Bay on the coast of Mauritania

The Bay of Arguin (Baie d'Arguin; Baía de Arguim) is a bay on the Atlantic shore of Mauritania and the former mouth of the Tamanrasset River, now a Paleo-river.

==Geography==
It is located south of Cap Blanc, north of Cap Timiris.

The bay contains three islands, including Arguin and Tidra, as well as numerous sandbanks. It is also the site of the 12,000 km^{2} Banc d'Arguin National Park which includes most of the bay. The park's northern boundary is at Minou; it does not include the Dakhlet Nouadhibou, or the westernmost areas. Smaller bays within the Bay of Arguin include Dakhlet Nouadhibou in the north and Baie de Tanoudert in the east. Other promontories include Minou, Cap Sainte-Anne, Argun, Alzaz, Tagarit and Tafarit. The Oued Chibka, a seasonal and occasional stream flowing only when the climate is partly wet, is in the north-central part.

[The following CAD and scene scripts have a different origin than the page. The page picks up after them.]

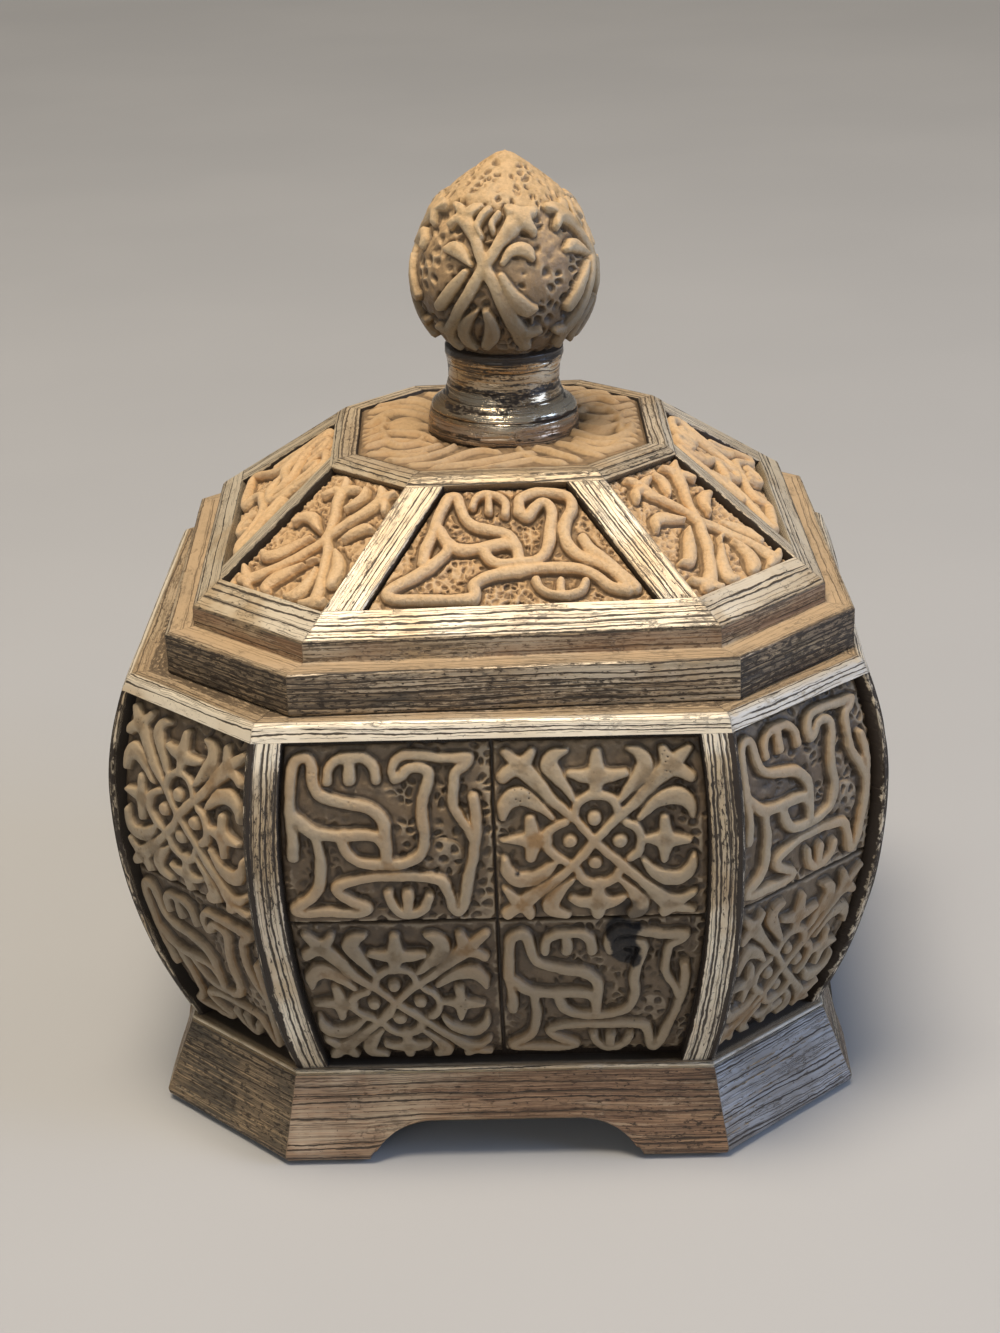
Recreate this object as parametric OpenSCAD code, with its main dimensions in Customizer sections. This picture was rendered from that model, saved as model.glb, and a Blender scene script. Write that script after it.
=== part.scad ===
// Eight-sided cast trinket box with a lift-off lid and an egg-shaped knob.
// Frame: millimetres, +Z up, origin at the centre of the foot's resting plane.
// The four wide sides face +X, -X, +Y and -Y, and a narrower side stands at
// 45 degrees between each two of them.

/* [Body] */
// Width over the wide sides at the belly
belly_w = 114.8; // [110:0.2:120]
// Height of the widest point
belly_z = 52; // [50:0.5:54]
// Radius of the side's curve below the belly
curve_low = 82; // [78:1:90]
// Radius of the side's curve above the belly
curve_up = 48; // [45:1:54]
// How much further the corner sides stand from the axis than the wide sides
corner_out = 7.6; // [7.2:0.1:8]
// Height of the rim, where the lid rests
rim_z = 71.1; // [70:0.1:73]
// Height of the plain band under the rim's top
rim_band = 2.5; // [2:0.1:3]
// Width of the upright ribs on the wide sides
rib_w = 4.4; // [3.5:0.1:6]
// Width of the upright ribs on the corner sides
rib_corner = 1; // [0.6:0.1:1.6]
// Depth of the panels behind the ribs
panel_in = 2.3; // [1.5:0.1:2.6]
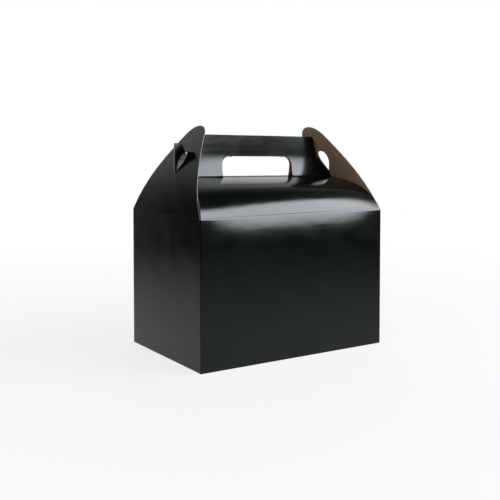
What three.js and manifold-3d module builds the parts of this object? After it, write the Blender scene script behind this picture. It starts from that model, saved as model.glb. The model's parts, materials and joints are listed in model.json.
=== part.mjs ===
// A gable carry carton, closed: four walls and an interlocked base, two curved roof panels that rise to a double
// handle with a hand hole, and a flap at each end that leans in over the roof and drops its slot over the handle.
// Units are millimetres. The origin is the middle of the base, +X along the front wall, +Y to the back, +Z up.
import * as THREE from "three";
import { mergeVertices } from "three/addons/utils/BufferGeometryUtils.js";
import Module from "manifold-3d";

// Board
const boardThickness = 0.5;
const fitGap = 0.35;

// Walls
const boxLength = 228.6;
const boxDepth = 152.4;
const wallHeight = 149.5;
const glueFlapWidth = 16;
const glueFlapSetback = 4;

// Front and back sheets, soft along the top crease: the panel pulls in and rolls over at mid-length
const softCreaseInset = 3.2;
const softCreaseHeight = 32;
const roofRise = 35.5;
const roofLeanAtLeftEnd = 22;
const roofLeanAtMiddle = 18;
const roofLeanAtRightEnd = 33;
const roofLeanAtFold = 82;
const roofCreaseStiffness = 29;
const roofFoldStiffness = 45;

// Handle panels, measured from the fold between roof and handle
const handleHeight = 45;
const handleSpread = 4.4;
const handleSpreadAtEnds = 0.8;
const handleMeetHeight = 23;
const handleTopInset = 38;
const handleTopRadius = 2;
const handHoleWidth = 92;
const handHoleHeight = 22;
const handHoleRadius = 8.5;

// Ends of the handle: a hook at the left, a plain shoulder at the right, both above the same notch
const notchHeight = 21.5;
const notchInset = 31.2;
const notchWidth = 4;
const hookFootHeight = 5.4;
const hookFootRise = 1;
const hookHeight = 37.4;
const hookTopWidth = 8.1;
const hookLip = 1;
const shoulderTipHeight = 5.6;
const shoulderHollow = 0.34;

// End flaps
const flapLength = 102;
const flapHalfWidth = 72;
const flapTipRadius = 23;
const flapLeanAtCrease = 6.5;
const flapLeanAtTip = 34.5;
const slotHalfWidth = 6.3;
const slotAboveNotch = 6.8;
const slotWidestShare = 0.67;

// Interlocked base: the closing flap is lowest, then the side flaps, then the locking flap, then the tongue
const closingFlapReach = 64;
const tongueReach = 112;
const tongueHalfWidth = 27;
const tongueRiseStart = 72;
const tongueRiseEnd = 88;
const sideFlapReach = 84;
const lockingFlapReach = 88;
const lockingNotchDepth = 26;
const lockingNotchMargin = 2;
const baseRampStart = 1;
const baseRampLength = 7;
const baseCornerRelief = 5;
const baseFlapTaper = 10;
const sideFlapTaper = 25;

const halfLength = boxLength / 2;
const halfDepth = boxDepth / 2;
const foldHeight = wallHeight + roofRise;
const handleTop = foldHeight + handleHeight;
const layerStep = boardThickness + fitGap;

const boardBlack = { color: 0x1d2224, roughness: 0.34, metalness: 0 };

const wasm = await Module();
wasm.setup();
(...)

Inhabited places by the bay include Nouadhibou in the north, Arkeiss and Tel-Alloul to the east and Teichott, R'Gueiba and Awguei to the south.

==History==
The bay is the possible location of Cerne, a Carthaginian outpost founded by Hanno the Navigator around 500 B.C.

The first European to visit the bay was Nuno Tristão in 1443, after which the remainder of the bay was explored.

The area is also known as the place where the French frigate Méduse was famously wrecked in 1816.